The information on this page applies only to instance groups and the following types of NEGs that are zonal in scope:

To enable connection draining, you set a connection draining timeout on the backend service. The timeout duration must be from 0 to 3600 seconds inclusive.

For the specified duration of the timeout, existing requests to the removed VM or endpoint are given time to complete. The load balancer doesn't send new connections to the removed VM or endpoint. After the timeout duration is reached, the load balancer stops sending all traffic to the removed VM or endpoint.

Connection draining begins whenever you do the following:

You manually remove a VM from an instance group.
You remove an instance from a managed instance group by performing a resize(), deleteInstances(), recreateInstances(), or abandonInstances() call.
An instance group is removed from a backend service. This isn't supported for internal passthrough Network Load Balancers.
Google Cloud deletes an instance as part of autoscaling.
You perform an update to the managed instance group using the Managed Instance Group Updater.
You manually remove an endpoint from a zonal NEG.
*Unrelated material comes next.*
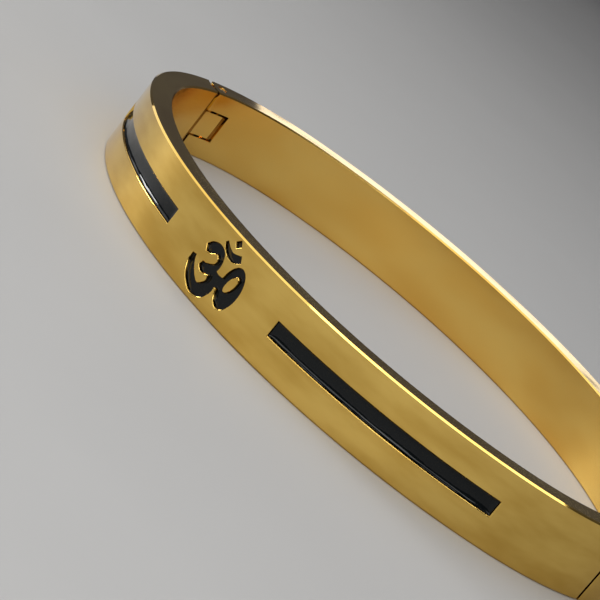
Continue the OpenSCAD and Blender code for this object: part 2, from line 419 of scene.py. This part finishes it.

It can take up to 60 seconds after your specified timeout duration has passed for the instance to be terminated.

If you enable connection draining on multiple backend services that share the same instance groups or NEGs, the largest timeout value is used. For example, suppose that the same instance group or zonal NEG is a backend for two backend services, where one backend service has a connection draining timeout of 100 seconds, and the other backend service has a connection draining timeout of 200 seconds. Google Cloud uses 200 seconds as the effective connection draining timeout so that existing connections are allowed to exist for 200 seconds before Google Cloud terminates them. If the backend is a managed instance group, operations that delete the instance are delayed by at least 200 seconds.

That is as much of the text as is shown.